Given records:
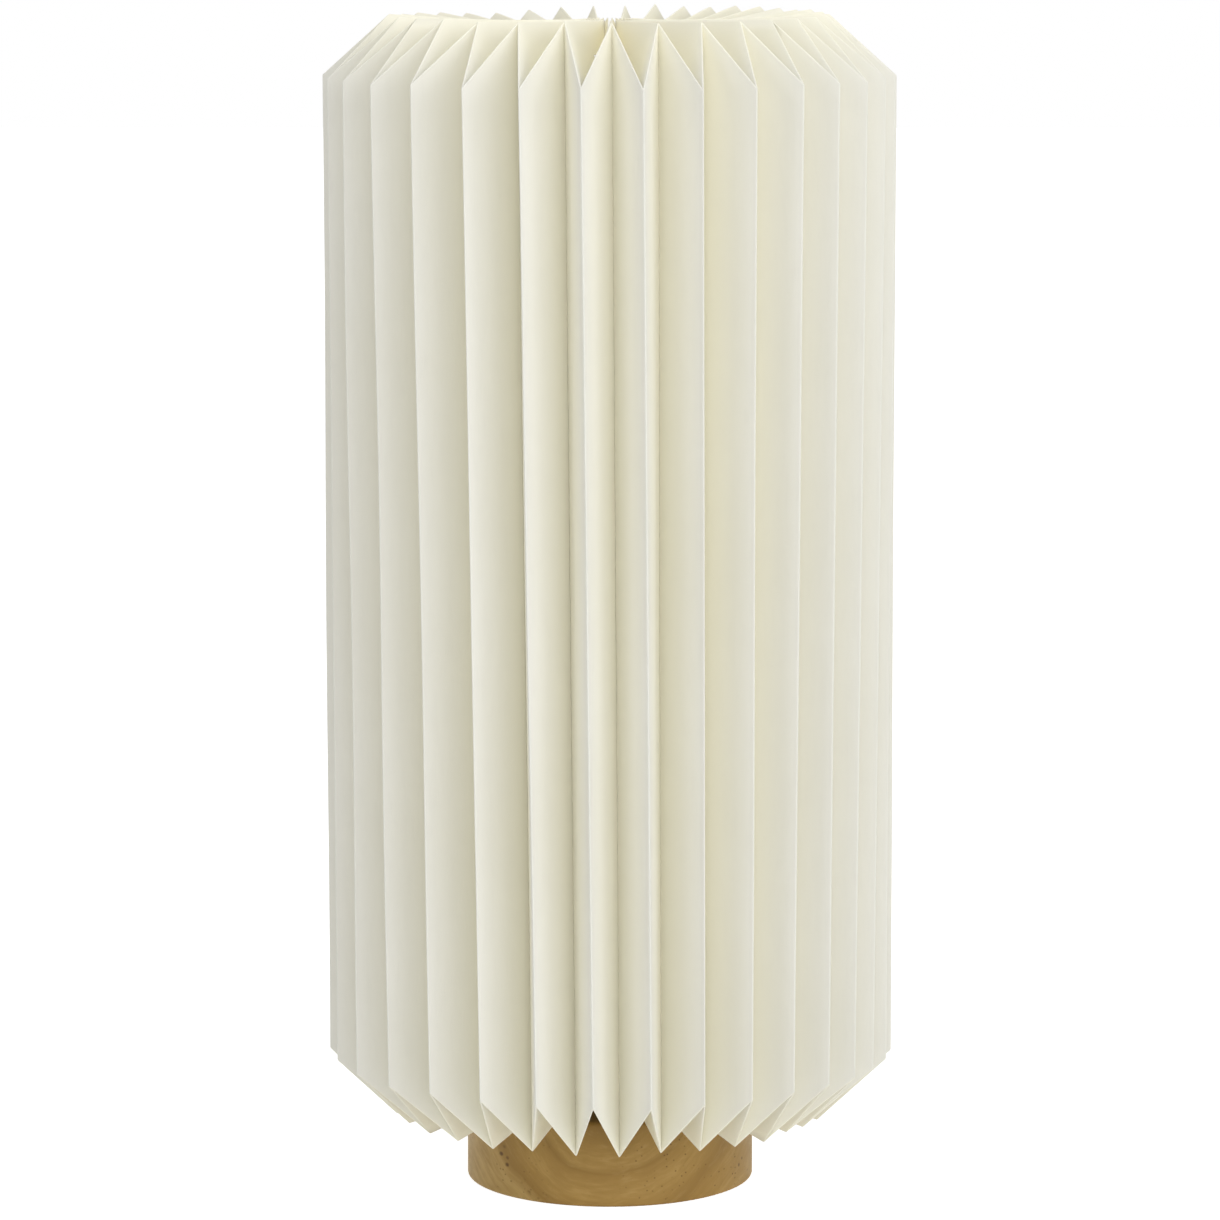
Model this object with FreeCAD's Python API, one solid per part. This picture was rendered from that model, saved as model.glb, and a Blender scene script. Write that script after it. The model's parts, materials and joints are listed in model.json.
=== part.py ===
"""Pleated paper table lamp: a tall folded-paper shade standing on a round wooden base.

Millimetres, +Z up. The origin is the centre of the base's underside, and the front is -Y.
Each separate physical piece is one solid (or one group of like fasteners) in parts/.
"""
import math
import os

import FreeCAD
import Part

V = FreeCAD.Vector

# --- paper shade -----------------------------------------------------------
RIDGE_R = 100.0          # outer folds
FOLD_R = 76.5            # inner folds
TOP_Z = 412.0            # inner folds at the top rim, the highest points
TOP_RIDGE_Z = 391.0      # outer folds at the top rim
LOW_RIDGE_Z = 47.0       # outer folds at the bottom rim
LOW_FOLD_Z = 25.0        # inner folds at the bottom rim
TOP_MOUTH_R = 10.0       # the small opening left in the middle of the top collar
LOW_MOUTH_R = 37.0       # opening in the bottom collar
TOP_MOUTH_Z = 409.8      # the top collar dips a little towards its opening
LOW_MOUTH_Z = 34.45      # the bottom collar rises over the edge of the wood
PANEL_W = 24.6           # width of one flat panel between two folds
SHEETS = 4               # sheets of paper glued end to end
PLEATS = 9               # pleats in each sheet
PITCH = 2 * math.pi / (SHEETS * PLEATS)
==
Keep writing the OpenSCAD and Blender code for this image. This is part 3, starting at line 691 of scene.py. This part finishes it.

What you will do: Starting with the line that contains "Model this object", repeat each line exactly, and stop once the line that contains "PITCH = 2 * math.pi / (SHEETS * PLEATS)" has been repeated.

Task answer:
Model this object with FreeCAD's Python API, one solid per part. This picture was rendered from that model, saved as model.glb, and a Blender scene script. Write that script after it. The model's parts, materials and joints are listed in model.json.
=== part.py ===
"""Pleated paper table lamp: a tall folded-paper shade standing on a round wooden base.

Millimetres, +Z up. The origin is the centre of the base's underside, and the front is -Y.
Each separate physical piece is one solid (or one group of like fasteners) in parts/.
"""
import math
import os

import FreeCAD
import Part

V = FreeCAD.Vector

# --- paper shade -----------------------------------------------------------
RIDGE_R = 100.0          # outer folds
FOLD_R = 76.5            # inner folds
TOP_Z = 412.0            # inner folds at the top rim, the highest points
TOP_RIDGE_Z = 391.0      # outer folds at the top rim
LOW_RIDGE_Z = 47.0       # outer folds at the bottom rim
LOW_FOLD_Z = 25.0        # inner folds at the bottom rim
TOP_MOUTH_R = 10.0       # the small opening left in the middle of the top collar
LOW_MOUTH_R = 37.0       # opening in the bottom collar
TOP_MOUTH_Z = 409.8      # the top collar dips a little towards its opening
LOW_MOUTH_Z = 34.45      # the bottom collar rises over the edge of the wood
PANEL_W = 24.6           # width of one flat panel between two folds
SHEETS = 4               # sheets of paper glued end to end
PLEATS = 9               # pleats in each sheet
PITCH = 2 * math.pi / (SHEETS * PLEATS)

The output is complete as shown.